That I had constantly kept my eye on my own home,
and could no longer refrain from returning to it. As to himself, his
presence was important; that he was the only man in the United States
who possessed the confidence of the whole; that government was founded
in opinion and confidence, and that the longer he remained, the stronger
would become the habits of the people in submitting to the government,
and in thinking it a thing to be maintained; that there was no other
person, who would be thought any thing more than the head of a party. He
then expressed his concern at the difference which he found to subsist
between the Secretary of the Treasury and myself, of which he said he
had not been aware. He knew, indeed, that there was a marked difference
in our political sentiments, but he had never suspected it had gone so
far in producing a personal difference, and he wished he could be the
mediator to put an end to it. That he thought it important to preserve
the check of my opinions in the administration, in order to keep things
in their proper channel, and prevent them from going too far.

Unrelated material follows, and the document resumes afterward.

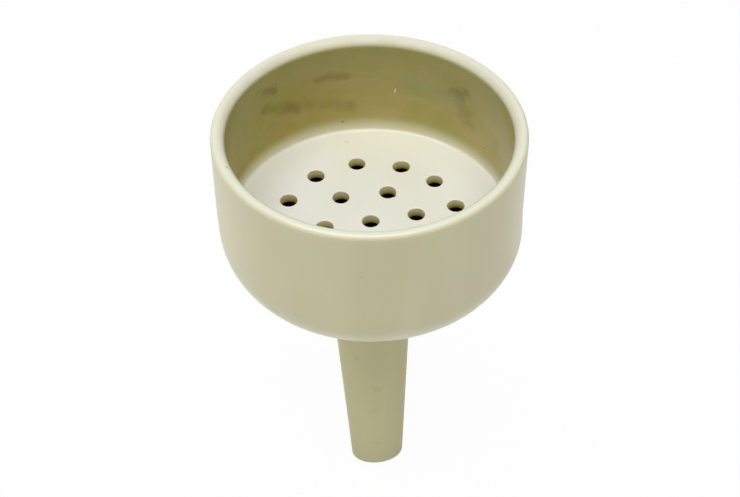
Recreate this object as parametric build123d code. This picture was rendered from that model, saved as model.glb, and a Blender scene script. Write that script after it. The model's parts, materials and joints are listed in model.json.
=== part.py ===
from build123d import *
from math import cos, radians, sin, tan
import os

# Filter funnel of glazed porcelain with a fixed perforated plate (Buchner pattern).
# It is fired as one piece. Millimetres and degrees, +Z up.
# The origin is the root of the stem, where the axis of the bowl and the axis of the stem cross.

# Bowl
rim_diameter = 63.0
lip_thickness = 2.9         # at the rim; below it the inside of the wall is upright
wall_draft = 1.05           # the outside narrows downwards by this angle
bowl_depth = 23.9           # from the rim down to the plate
lip_outer_radius = 1.0
lip_inner_radius = 1.5
plate_fillet = 0.8          # where the wall runs into the plate

# Underside of the bowl and the chamber that collects below the plate
corner_radius = 11.8        # outside, where the wall turns under
turn_rise = 0.4             # the outside starts to turn under this far above the plate
underside_slope = 20.0      # against the horizontal
underside_thickness = 2.6
root_fillet = 4.0           # outside, between the underside and the stem
chamber_bevel = 1.0         # inside, between the plate and the wall of the chamber

# Perforated plate
plate_thickness = 2.3
hole_diameter = 3.5
hole_mouth_bevel = 0.3      # eases the mouth of each hole
pattern_centre = (0.2, -0.6)    # the pattern was pierced slightly off the middle of the plate
inner_ring_radius = 9.6
outer_ring_radius = 18.2
# The holes were pierced by hand, so the steps round each ring are uneven.
inner_ring_angles = (12, 68, 130, 190, 250, 311)
outer_ring_angles = (14.5, 43, 69, 99, 129, 159, 190, 220, 251, 281, 312, 343)
chipped_hole_number = 2     # in the inner ring, counted from its first angle
chip_radius = 0.45
chip_angle = -32.0

# Stem
stem_root_diameter = 17.5
stem_tip_diameter = 11.4
stem_length = 56.0          # from its root to the middle of the tip, along its axis
stem_lean = 1.4             # its axis is this far out of line with the bowl, towards +X
bore_root_diameter = 12.2
bore_tip_diameter = 7.0
bore_mouth_radius = 1.2     # where the bore leaves the floor of the chamber
tip_bevel = 19.2            # the tip is cut at this angle to shed its drops
tip_short_side = -72.0      # direction of the short side of the tip, round the stem
tip_edge_radius = 0.5

# Sizes that follow from those above
rim_radius = rim_diameter / 2
foot_radius = rim_radius - (bowl_depth - turn_rise) * tan(radians(wall_draft))
bowl_inner_radius = rim_radius - lip_thickness
stem_root_radius = stem_root_diameter / 2
corner_centre_radius = foot_radius - corner_radius * cos(radians(wall_draft))
underside_start_radius = corner_centre_radius + corner_radius * sin(radians(underside_slope))
underside_rise = (underside_start_radius - stem_root_radius) * tan(radians(underside_slope))
corner_centre_height = underside_rise + corner_radius * cos(radians(underside_slope))
turn_start_height = corner_centre_height - corner_radius * sin(radians(wall_draft))
plate_top = turn_start_height - turn_rise
plate_bottom = plate_top - plate_thickness
rim_height = plate_top + bowl_depth
stem_frame = Rot(0, -stem_lean, 0)
reach = rim_diameter        # long enough for every cutting tool to pass right through


def section_point(radius, height):
    return (radius, 0, height)


def corner_point(radius, angle):
    """Point of the corner arc of the given radius, where its outward normal dips by angle."""
    across = corner_centre_radius + radius * cos(radians(angle))
    return section_point(across, corner_centre_height - radius * sin(radians(angle)))


def turned_shell(radius, top_radius, top_height):
    """Solid turned about the bowl's axis: a wall, the corner arc of this radius and the cone."""
    steepest = 90 - underside_slope
    start = corner_point(radius, wall_draft)
    middle = corner_point(radius, (wall_draft + steepest) / 2)
    end = corner_point(radius, steepest)
    apex = section_point(0, end[2] - end[0] * tan(radians(underside_slope)))
    wall = Polyline(section_point(0, top_height), section_point(top_radius, top_height), start)
    turn = ThreePointArc(start, middle, end)
    closing = Polyline(end, apex, section_point(0, top_height))
    return revolve(make_face([*wall.edges(), turn, *closing.edges()]), Axis.Z)


def bowl_cavity():
    """Space above the plate, with the rounding of its lower edge."""
    align = (Align.CENTER, Align.CENTER, Align.MIN)
    cavity = Pos(0, 0, plate_top) * Cylinder(bowl_inner_radius, reach, align=align)
    return fillet(cavity.edges().group_by(Axis.Z)[0], plate_fillet)


def chamber():
    """Space below the plate, which follows the outside at an even thickness."""
    inner_radius = corner_radius - underside_thickness
    space = turned_shell(inner_radius, corner_point(inner_radius, wall_draft)[0], rim_height)
    above = Cylinder(reach, reach, align=(Align.CENTER, Align.CENTER, Align.MIN))
    space = space - Pos(0, 0, plate_bottom) * above
    return chamfer(space.edges().group_by(Axis.Z)[-1], chamber_bevel)


def stem_cone(root_diameter, tip_diameter, above_root):
    """Tapered round bar on the stem's axis, past the tip and up to a height above the root."""
    taper = (root_diameter - tip_diameter) / 2 / stem_length
    below_tip = tip_diameter
    bottom_radius = tip_diameter / 2 - below_tip * taper
    top_radius = root_diameter / 2 + above_root * taper
    height = above_root + stem_length + below_tip
    bar = Cone(bottom_radius, top_radius, height, align=(Align.CENTER, Align.CENTER, Align.MIN))
    return stem_frame * Pos(0, 0, -stem_length - below_tip) * bar


def tip_cut():
    """Everything below the slanted end of the stem."""
    below = Box(reach, reach, reach, align=(Align.CENTER, Align.CENTER, Align.MAX))
    slant = Rot(0, 0, tip_short_side) * Rot(0, -tip_bevel, 0)
    return stem_frame * Pos(0, 0, -stem_length) * slant * below


def pierced_hole():
    """Tool for one hole of the plate, with its eased mouth at the plate's upper face."""
    bore = hole_diameter / 2
    below = -plate_thickness - hole_diameter
    outline = Polyline(
        section_point(0, 0),
        section_point(bore + hole_mouth_bevel, 0),
        section_point(bore, -hole_mouth_bevel),
        section_point(bore, below),
        section_point(0, below),
        close=True,
    )
    return revolve(make_face(outline), Axis.Z)


def ring_places(ring_radius, angles):
    across, along = pattern_centre
    return [
        (across + ring_radius * cos(radians(angle)), along + ring_radius * sin(radians(angle)))
        for angle in angles
    ]


def perforation():
    """All holes of the plate: one in the middle and two rings, with the chip of one mouth."""
    inner_ring = ring_places(inner_ring_radius, inner_ring_angles)
    outer_ring = ring_places(outer_ring_radius, outer_ring_angles)
    hole = pierced_hole()
    holes = [Pos(x, y, plate_top) * hole for x, y in [pattern_centre, *inner_ring, *outer_ring]]
    chipped_x, chipped_y = inner_ring[chipped_hole_number - 1]
    chip_x = chipped_x + hole_diameter / 2 * cos(radians(chip_angle))
    chip_y = chipped_y + hole_diameter / 2 * sin(radians(chip_angle))
    return [*holes, Pos(chip_x, chip_y, plate_top) * Sphere(chip_radius)]


def bore_edges(body):
    """Edges where the floor of the chamber falls away into the bore of the stem."""
    inside = body.edges().filter_by_position(Axis.Z, 0, plate_bottom, inclusive=(False, False))
    return [edge for edge in inside if edge.bounding_box().size.X < stem_root_diameter]


def funnel():
    body = turned_shell(corner_radius, rim_radius, rim_height)
    body += stem_cone(stem_root_diameter, stem_tip_diameter, underside_thickness)
    root_edge = body.edges().filter_by_position(Axis.Z, -underside_thickness, underside_thickness)
    body = fillet(root_edge, root_fillet)
    body -= bowl_cavity()
    body -= chamber()
    body -= stem_cone(bore_root_diameter, bore_tip_diameter, 2 * underside_thickness)
    body = fillet(bore_edges(body), bore_mouth_radius)
    lip_edges = body.edges().group_by(Axis.Z)[-1].sort_by(SortBy.RADIUS)
    body = fillet(lip_edges[-1], lip_outer_radius)
    body = fillet(body.edges().group_by(Axis.Z)[-1].sort_by(SortBy.RADIUS)[0], lip_inner_radius)
    body -= tip_cut()
    tip_face = body.faces().sort_by(Axis.Z)[0]
    body = fillet(tip_face.edges(), tip_edge_radius)
    body -= perforation()
    return body


os.makedirs("parts", exist_ok=True)
export_step(funnel(), "parts/funnel.step")
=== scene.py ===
import json
from math import cos, pi, radians, sin, tan
import bmesh
import bpy
from mathutils import Matrix, Vector

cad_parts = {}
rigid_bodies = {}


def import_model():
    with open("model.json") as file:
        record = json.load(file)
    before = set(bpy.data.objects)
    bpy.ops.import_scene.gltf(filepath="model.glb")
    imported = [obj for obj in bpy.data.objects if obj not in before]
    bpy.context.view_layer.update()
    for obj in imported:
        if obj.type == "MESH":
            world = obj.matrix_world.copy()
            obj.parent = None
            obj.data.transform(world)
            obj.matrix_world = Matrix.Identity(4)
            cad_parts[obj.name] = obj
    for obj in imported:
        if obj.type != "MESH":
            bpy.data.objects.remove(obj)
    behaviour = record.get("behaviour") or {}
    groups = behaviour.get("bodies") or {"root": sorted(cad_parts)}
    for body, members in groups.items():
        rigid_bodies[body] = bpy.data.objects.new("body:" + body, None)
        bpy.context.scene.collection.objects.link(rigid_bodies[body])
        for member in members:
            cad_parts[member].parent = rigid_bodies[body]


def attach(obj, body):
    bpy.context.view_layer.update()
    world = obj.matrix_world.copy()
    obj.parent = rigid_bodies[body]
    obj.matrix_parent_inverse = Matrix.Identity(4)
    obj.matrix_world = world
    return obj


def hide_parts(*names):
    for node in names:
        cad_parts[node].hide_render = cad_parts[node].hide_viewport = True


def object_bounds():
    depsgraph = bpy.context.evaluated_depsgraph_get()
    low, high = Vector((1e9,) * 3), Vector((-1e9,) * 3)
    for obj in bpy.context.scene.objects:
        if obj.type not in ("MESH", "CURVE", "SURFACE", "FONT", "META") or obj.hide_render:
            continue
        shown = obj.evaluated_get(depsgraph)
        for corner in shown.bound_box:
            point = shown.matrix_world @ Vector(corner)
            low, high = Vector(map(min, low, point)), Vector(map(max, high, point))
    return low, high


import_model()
cad_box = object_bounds()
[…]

That as
to the idea of transforming this government into a monarchy, he did
not believe there were ten men in the United States whose opinions were
worth attention, who entertained such a thought. I told him there were
many more than he imagined. I recalled to his memory a dispute at
his own table, a little before we left Philadelphia, between General
Schuyler on one side and Pinckney and myself on the other, wherein the
former maintained the position, that hereditary descent was as likely to
produce good magistrates as election.